Rows from an object dataset:
◆ ◆ ◆

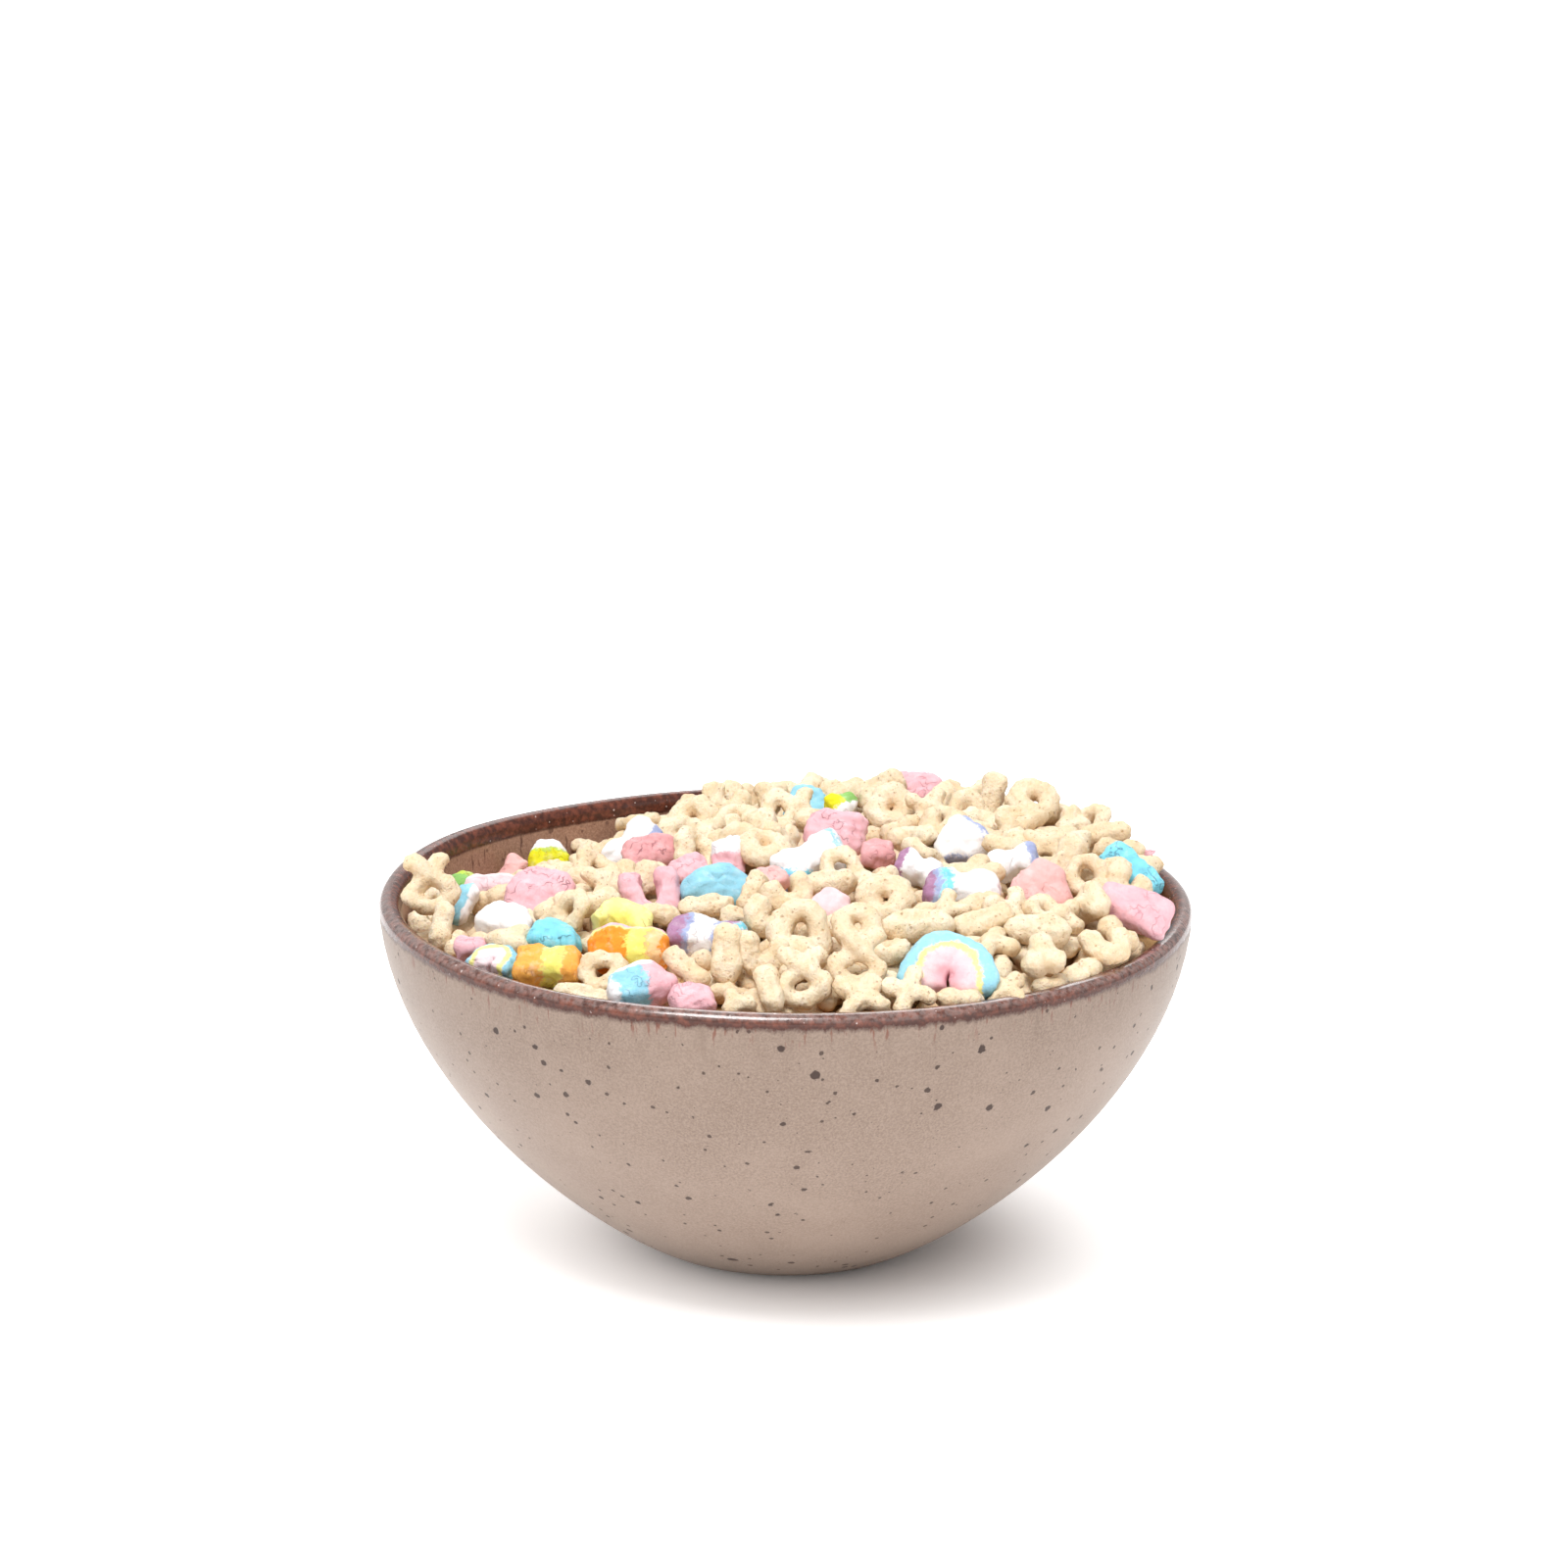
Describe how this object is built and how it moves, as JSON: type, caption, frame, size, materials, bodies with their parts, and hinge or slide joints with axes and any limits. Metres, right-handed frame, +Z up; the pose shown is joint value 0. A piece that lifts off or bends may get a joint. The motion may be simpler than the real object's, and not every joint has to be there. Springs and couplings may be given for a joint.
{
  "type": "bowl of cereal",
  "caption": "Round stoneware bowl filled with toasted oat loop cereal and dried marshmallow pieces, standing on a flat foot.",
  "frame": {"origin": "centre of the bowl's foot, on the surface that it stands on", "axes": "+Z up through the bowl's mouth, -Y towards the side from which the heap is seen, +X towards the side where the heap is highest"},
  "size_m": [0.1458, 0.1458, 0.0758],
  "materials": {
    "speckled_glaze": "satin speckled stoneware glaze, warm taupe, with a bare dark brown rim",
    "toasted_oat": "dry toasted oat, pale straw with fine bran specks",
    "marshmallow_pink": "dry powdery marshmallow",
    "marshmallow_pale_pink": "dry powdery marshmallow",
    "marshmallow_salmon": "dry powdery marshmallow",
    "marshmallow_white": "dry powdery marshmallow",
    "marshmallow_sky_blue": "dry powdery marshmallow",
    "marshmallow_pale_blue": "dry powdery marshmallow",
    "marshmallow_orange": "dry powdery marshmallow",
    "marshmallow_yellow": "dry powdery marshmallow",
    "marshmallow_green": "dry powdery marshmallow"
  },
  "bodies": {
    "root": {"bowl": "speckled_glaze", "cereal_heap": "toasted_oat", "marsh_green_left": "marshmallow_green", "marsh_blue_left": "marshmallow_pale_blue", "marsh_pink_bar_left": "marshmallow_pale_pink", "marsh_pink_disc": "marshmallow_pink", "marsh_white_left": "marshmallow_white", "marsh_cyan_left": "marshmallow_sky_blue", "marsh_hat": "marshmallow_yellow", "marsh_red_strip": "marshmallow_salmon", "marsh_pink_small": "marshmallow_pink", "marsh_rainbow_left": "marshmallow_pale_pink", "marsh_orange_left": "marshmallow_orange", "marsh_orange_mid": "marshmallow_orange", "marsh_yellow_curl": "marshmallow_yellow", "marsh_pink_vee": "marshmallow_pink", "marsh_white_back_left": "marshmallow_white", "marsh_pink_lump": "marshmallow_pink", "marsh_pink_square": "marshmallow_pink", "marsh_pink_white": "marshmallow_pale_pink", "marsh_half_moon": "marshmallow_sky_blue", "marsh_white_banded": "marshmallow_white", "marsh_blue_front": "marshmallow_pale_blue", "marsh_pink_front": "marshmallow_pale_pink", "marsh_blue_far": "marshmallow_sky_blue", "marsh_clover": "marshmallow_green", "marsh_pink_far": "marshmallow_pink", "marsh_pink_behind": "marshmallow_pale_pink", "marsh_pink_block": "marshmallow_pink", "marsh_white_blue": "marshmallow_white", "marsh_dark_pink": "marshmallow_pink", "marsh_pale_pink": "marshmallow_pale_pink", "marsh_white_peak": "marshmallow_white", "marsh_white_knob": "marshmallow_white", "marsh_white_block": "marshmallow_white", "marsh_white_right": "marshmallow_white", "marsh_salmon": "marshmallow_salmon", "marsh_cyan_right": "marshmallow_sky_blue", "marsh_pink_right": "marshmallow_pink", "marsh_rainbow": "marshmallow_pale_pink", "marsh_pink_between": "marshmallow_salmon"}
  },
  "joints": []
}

◆ ◆ ◆

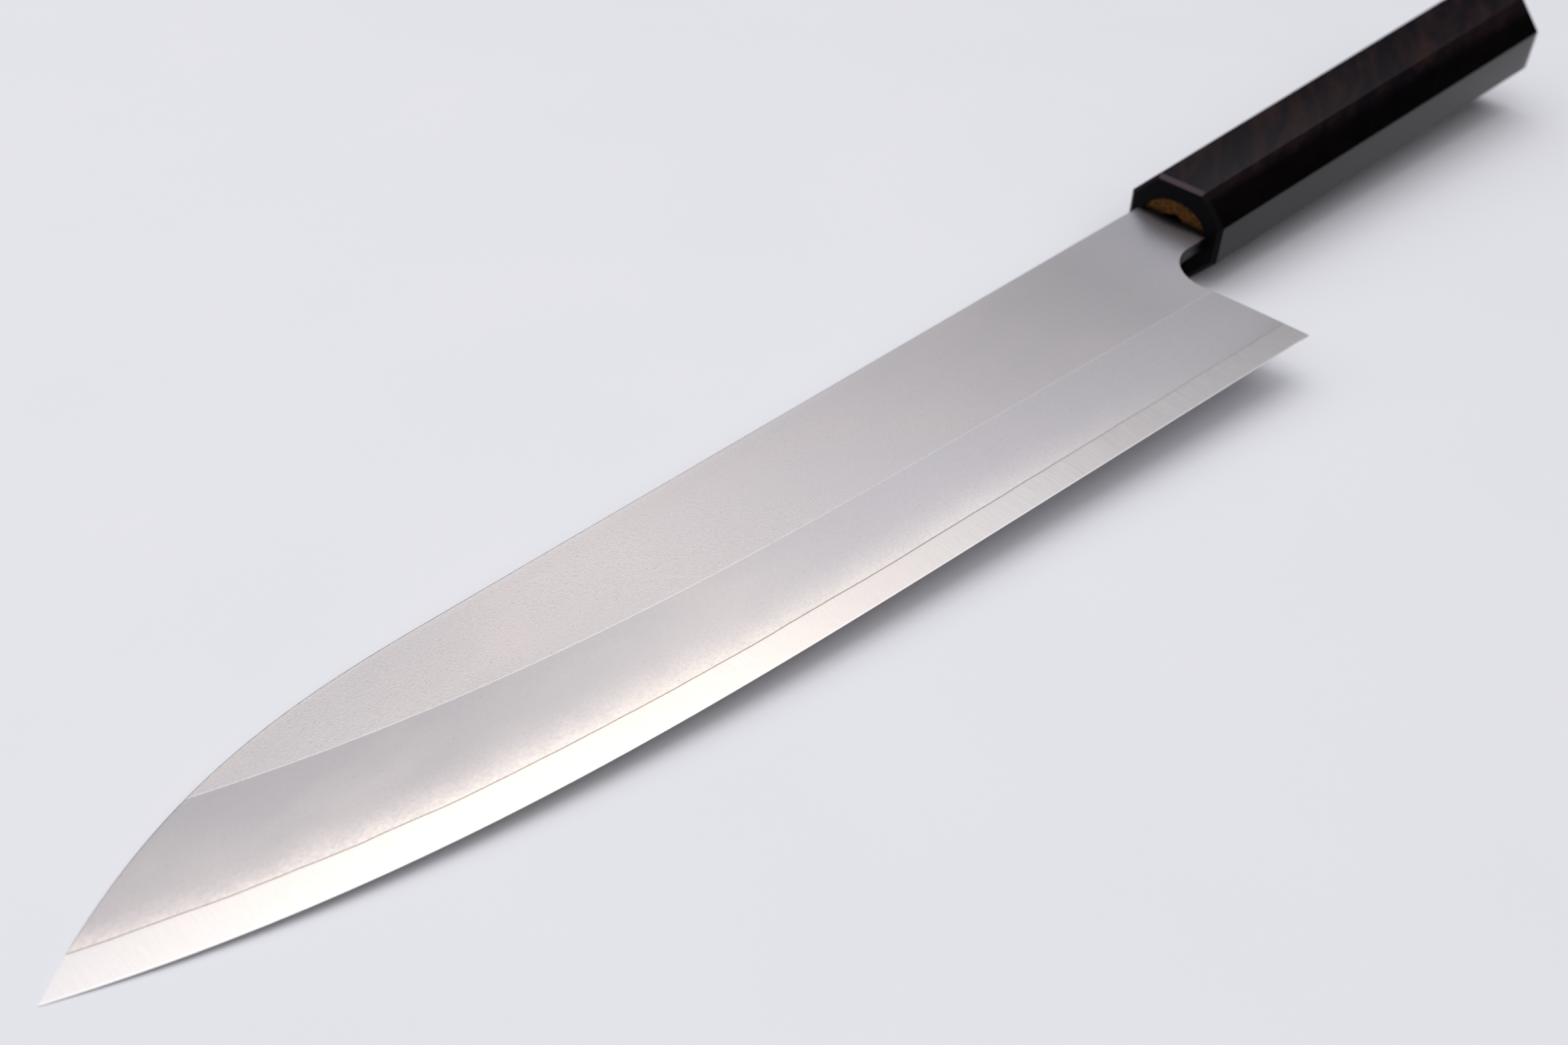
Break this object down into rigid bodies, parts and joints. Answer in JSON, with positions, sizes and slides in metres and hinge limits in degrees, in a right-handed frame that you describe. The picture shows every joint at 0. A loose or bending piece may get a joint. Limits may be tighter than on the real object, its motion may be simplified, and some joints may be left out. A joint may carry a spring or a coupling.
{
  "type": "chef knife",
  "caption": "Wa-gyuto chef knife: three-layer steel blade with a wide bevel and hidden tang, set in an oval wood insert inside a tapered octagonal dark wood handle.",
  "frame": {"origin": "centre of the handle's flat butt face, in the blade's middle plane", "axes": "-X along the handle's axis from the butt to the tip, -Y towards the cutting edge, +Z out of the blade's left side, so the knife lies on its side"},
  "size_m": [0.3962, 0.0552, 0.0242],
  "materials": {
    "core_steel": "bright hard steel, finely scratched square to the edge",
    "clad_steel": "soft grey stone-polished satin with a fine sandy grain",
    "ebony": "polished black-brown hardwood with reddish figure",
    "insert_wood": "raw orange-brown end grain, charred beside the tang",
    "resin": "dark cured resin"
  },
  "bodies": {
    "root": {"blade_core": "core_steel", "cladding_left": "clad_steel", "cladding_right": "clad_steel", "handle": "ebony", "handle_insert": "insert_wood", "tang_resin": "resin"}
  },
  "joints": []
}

◆ ◆ ◆

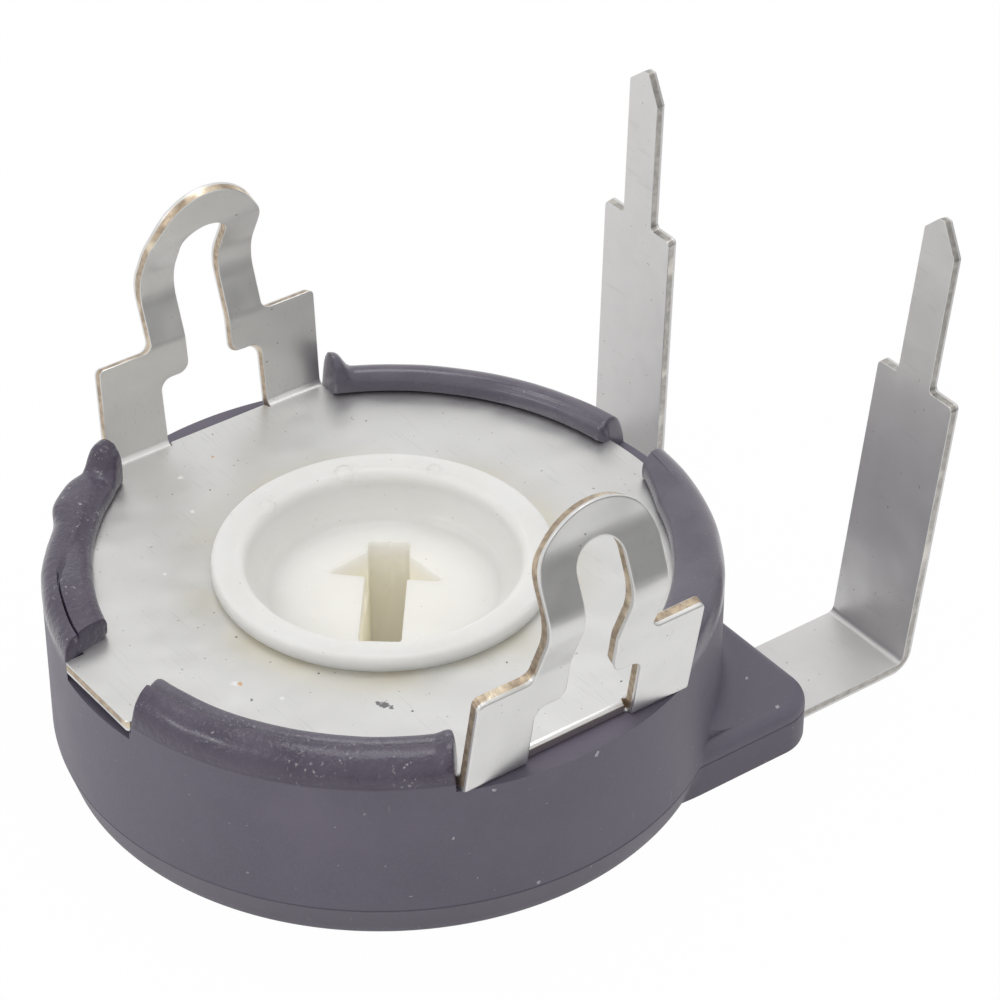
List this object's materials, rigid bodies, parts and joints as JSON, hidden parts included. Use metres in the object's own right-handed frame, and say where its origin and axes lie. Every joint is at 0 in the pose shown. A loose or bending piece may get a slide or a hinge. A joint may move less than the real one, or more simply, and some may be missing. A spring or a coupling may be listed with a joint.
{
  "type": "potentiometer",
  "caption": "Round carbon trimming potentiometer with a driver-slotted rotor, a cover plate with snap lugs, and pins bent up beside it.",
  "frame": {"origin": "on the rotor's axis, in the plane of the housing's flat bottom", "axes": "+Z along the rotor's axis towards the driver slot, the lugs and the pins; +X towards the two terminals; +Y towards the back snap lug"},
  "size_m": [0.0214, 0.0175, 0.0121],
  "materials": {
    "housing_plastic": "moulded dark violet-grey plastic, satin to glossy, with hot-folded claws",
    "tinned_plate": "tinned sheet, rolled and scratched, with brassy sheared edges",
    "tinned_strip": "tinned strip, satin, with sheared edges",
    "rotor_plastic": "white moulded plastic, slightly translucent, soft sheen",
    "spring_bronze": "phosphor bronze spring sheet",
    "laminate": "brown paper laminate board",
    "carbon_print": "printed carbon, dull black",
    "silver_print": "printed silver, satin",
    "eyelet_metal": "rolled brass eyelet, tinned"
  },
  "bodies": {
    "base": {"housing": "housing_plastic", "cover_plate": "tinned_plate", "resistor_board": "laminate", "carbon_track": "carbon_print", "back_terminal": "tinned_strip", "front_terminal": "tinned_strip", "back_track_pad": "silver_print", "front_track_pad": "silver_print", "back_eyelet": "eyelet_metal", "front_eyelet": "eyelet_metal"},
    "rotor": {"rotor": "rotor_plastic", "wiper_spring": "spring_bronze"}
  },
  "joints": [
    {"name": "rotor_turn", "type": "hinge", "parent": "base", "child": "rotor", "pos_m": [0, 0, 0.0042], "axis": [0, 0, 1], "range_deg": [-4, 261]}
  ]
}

◆ ◆ ◆

Exercise goal:
In the entries above, find each line with the string "limits" and copy it.

Expected answer:
Describe how this object is built and how it moves, as JSON: type, caption, frame, size, materials, bodies with their parts, and hinge or slide joints with axes and any limits. Metres, right-handed frame, +Z up; the pose shown is joint value 0. A piece that lifts off or bends may get a joint. The motion may be simpler than the real object's, and not every joint has to be there. Springs and couplings may be given for a joint.
Break this object down into rigid bodies, parts and joints. Answer in JSON, with positions, sizes and slides in metres and hinge limits in degrees, in a right-handed frame that you describe. The picture shows every joint at 0. A loose or bending piece may get a joint. Limits may be tighter than on the real object, its motion may be simplified, and some joints may be left out. A joint may carry a spring or a coupling.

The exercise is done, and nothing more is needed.